A Sibyl was written for Collage New Music on a commission from the Fromm Music Foundation. I am grateful to the Foundation, to Collage, and to Mary Mackenzie for making this work possible, and to Susan Stewart for words to sing.

Mary has performed many pieces of mine, and she recorded Sacred Songs and Meditations with the 21st Century Consort, led by Christopher Kendall.

She has also recorded a big 2-CD collection of songs by various composers with pianist Heidi Williams that will include four pieces of mine, to be released on Albany later this season.

Collage Fellow Joseph Sowa published an interview with me on the Collage website - I talk there about working with Susan’s poetry and my history with Collage.

 

“Dark the Star” at Florida State

My Dark the Star for baritone and chamber ensemble was selected to be performed at the Florida State University Festival of New music next week. Here are the details:

Thursday, February 2, 2017, 7:30 pm: Dark the Star

Evan T. Jones, baritone
Deborah Bish, clarinet
Greg Sauer, cello
Heidi Williams, piano
Peter Soroka, percussion
Alexander Jimenez, conductor
Opperman Music Hall
Florida State University
Tallahassee, FL

A great deal of music is packed into the three days of the Festival - go to the Festival website for more information.

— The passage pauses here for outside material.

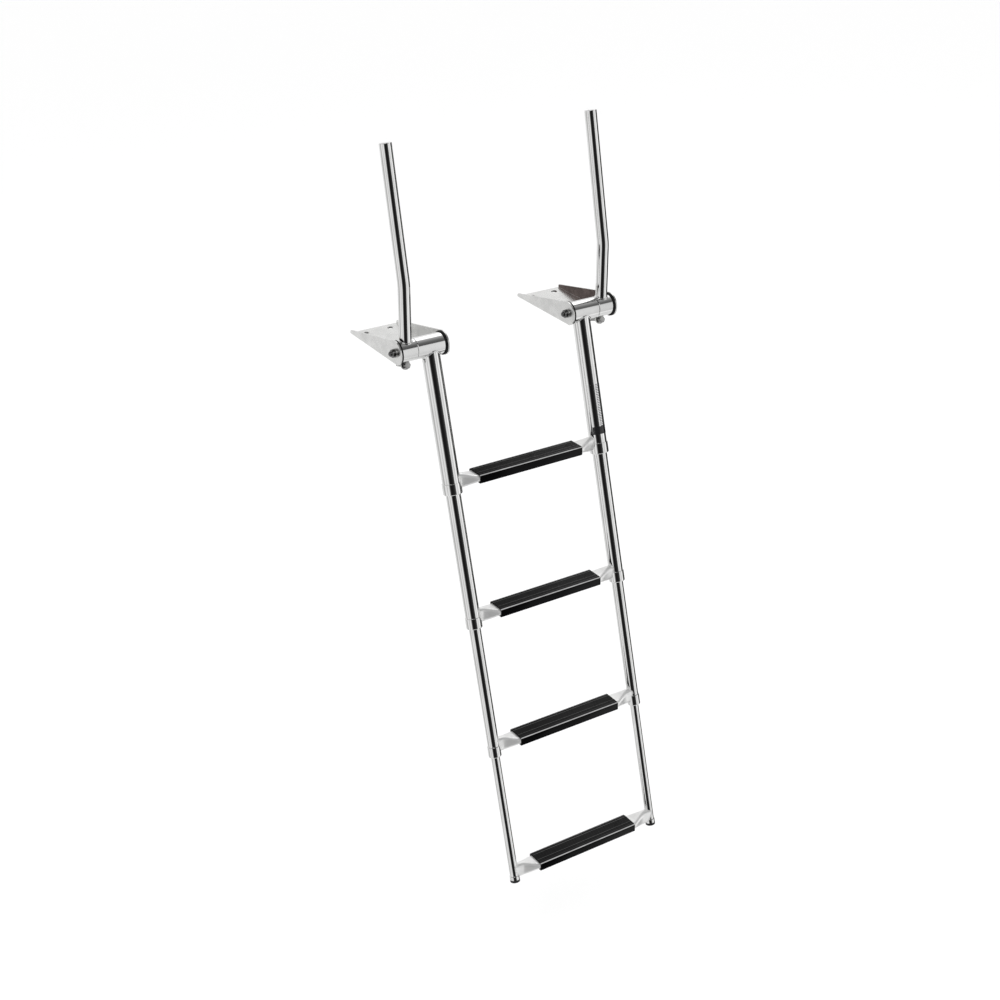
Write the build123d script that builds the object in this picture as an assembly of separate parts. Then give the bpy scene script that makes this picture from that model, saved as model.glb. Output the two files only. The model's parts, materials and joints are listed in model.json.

Special guest performers for the Festival include the Bugallo-Williams Piano Duo, and violinist Monica Germino. The featured composer is Louis Andriessen. I’ve never met Andriessen, but I played his 1963 work Registers for piano at the 1977 Gaudeamus Interpreters Competition in Rotterdam. This graphic score is very different from the later music for which he is principally known, with its influences from minimalism and Stravinsky. You can get some sense of what the score looks like in this video, though the image is quite reduced in size. (A shame the performer in the video is not identified.)

Heidi Williams, the pianist for the performance of Dark the Star, is in the midst of a big CD project with soprano Mary Mackenzie, including quite a lot of my vocal music. I will linger in Florida after the Festival to attend a recording session for my Three Folk Hymns with Mary and Heidi. (Mary just gave a wonderful performance at a Collegium Institute event at Penn, along with pianist Eric Sedgwick.)

Here’s the first movement of Dark the Star in the Bridge recording made by the forces for whom the piece was written: William Sharp, the 21st Century Consort, and Christopher Kendall, conductor.

Direct from the Composer

Scores for most of my compositions are available from the Theodore Presser Company, with a few additional early pieces available from Associated, via Music Sales Classical. Those early pieces were originally in the Margun catalog, Gunther Schuller’s publishing firm. They include the work for clarinet, piano and electronic sound, Icons, that the 21st Century Consort will perform this coming March 12. I’ll say more about that piece and that performance in an upcoming post. Recent additions to the Presser catalog include Badinerie Squared, a brief flute duet; Exchanges, a virtuosic piece for flute and clarinet (inexplicably not yet listed on the Presser website); and an Oboe Quartet. My set of piano preludes called Pure Contraption, Absolute Gift will soon be available from Presser.

However, there are a number of my pieces that are not yet published, and you should be in touch with me directly (jamesprimosch at gmail dot com) if you are interested in purchasing them. These include all but one of the a cappella motets I have written for Emmanuel Church and some voice and piano songs that have proved popular, including an arrangement of How Can I Keep From Singing? I intend to post more sample pages from this material - these will appear on this site’s score excerpts page. Look through the worklist pages to find the pieces available directly from me.

Ways of Listening

You may have noticed the link at the end of the recent NY Times review of the Tanglewood performance of my Dark the Star - it takes you to a YouTube posting of a track from the Bridge recording of the piece. The recording is by William Sharp, baritone, the 21st Century Consort, and Christopher Kendall, conductor. You really should pick up a copy of the disc (there are links to do that at the Bridge website), but if you disdain physical media (and paying artists for their work!) and want to hear the piece from the beginning, go here. Dark the Star consists of nine movements played without pause, which means the separate videos for each track of the piece interrupt the flow in disconcerting ways, sometimes in mid-phrase - another reason to spring for the physical disc. The pieces from the Sacred Songs cd featuring soprano Susan Narucki are also on YouTube - here’s the first track from the cycle Holy the Firm.

Another way of listening to my work is to visit the audio excerpts link above. I’ve just posted two items:

- under solo voice, you can find the recent premiere of Shadow Memory, with soprano Lisa Williamson and pianist Rami Sarieddine, recorded at SongFest this past June. The piece is on a text by Susan Orlean.

- under instrumental, you’ll find the Oboe Quartet I wrote for Peggy Pearson and the Apple Hill Quartet, this taken from their performance at St. Paul’s in Brookline, MA this past spring.

And, yes, I was thinking of this title when I titled this post, though not of the book’s content.